Rugby League World Cup - What Legacy?
The Rugby League World Cup starts this weekend, tell your friends. Actually, tell anyone. Man, women, child, dog, deceased; the organisers need a favour.
Since London 2012, the Games' value has been judged on legacy, so subsequent (major) sporting events should anticipate similar treatment. For a sport such as Rugby League, one which remains incarcerated in its northern roots, plenty of strides are there to be made.
On the official website linked to the World Cup, there is a whole section devoted to legacy - good start. What I struggled to grasp was the sporting aspect. Bar the 'World Cup Festivals' which sound like glorified fan parks, there is little attention paid to participation.

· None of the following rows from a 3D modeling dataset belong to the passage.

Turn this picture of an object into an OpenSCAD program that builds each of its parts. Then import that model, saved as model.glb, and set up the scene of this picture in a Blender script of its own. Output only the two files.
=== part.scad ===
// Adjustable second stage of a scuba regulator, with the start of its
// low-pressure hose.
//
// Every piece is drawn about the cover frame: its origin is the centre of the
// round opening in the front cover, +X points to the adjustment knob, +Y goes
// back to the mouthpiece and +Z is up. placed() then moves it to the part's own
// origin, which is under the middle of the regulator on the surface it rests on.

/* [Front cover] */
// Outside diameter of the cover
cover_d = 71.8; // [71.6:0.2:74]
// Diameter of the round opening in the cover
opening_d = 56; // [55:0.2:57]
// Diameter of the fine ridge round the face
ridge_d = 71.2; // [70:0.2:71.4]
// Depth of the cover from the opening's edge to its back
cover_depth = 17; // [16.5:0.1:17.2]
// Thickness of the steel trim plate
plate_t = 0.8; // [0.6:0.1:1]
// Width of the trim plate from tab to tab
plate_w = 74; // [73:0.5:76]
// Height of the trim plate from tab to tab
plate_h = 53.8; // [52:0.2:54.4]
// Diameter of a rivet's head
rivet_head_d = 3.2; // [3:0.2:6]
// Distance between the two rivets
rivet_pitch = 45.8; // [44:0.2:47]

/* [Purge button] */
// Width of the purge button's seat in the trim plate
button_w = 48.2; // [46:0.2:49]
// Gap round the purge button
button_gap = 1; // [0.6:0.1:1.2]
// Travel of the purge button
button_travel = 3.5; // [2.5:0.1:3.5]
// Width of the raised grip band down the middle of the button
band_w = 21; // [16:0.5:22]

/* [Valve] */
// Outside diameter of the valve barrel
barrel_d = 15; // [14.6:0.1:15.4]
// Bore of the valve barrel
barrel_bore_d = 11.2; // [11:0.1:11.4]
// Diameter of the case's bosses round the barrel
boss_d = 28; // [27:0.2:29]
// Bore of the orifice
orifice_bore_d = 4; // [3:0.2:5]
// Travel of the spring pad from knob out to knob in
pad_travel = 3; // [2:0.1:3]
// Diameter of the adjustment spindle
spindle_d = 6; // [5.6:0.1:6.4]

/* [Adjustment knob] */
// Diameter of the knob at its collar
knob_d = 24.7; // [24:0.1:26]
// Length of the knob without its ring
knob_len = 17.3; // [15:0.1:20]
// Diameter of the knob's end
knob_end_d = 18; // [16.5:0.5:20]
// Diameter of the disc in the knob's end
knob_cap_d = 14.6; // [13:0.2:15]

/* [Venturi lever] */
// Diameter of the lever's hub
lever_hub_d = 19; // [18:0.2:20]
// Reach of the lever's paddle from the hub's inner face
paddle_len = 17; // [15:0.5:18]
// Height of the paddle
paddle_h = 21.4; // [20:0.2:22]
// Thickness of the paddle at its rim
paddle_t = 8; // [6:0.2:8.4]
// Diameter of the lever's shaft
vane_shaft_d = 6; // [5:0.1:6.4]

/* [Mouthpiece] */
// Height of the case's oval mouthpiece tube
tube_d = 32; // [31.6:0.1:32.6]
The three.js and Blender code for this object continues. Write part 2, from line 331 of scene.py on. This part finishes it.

For those worried that dance, cheerleading and reading would be neglected by the Rugby League World Cup need not worry, but plans to fundamentally develop the sport are lacking.
The BBC will naturally be providing coverage to those interested but organisers can hardly claim the corporation can spearhead an upturn in participation. With only one tournament match staged in the entire south of the United Kingdom, it doesn't feel like much of a 'British' event.
Whereas the Rugby Union World Cup in 2015, in order to reach out to a northern audience, will stage over 10% of the fixtures across Leeds, Newcastle and Manchester, including one England pool match.
As for its Rugby League counterpart it's the case of a missed opportunity. Unsurprisingly tickets remain available for all matches, which most of the country can't attend.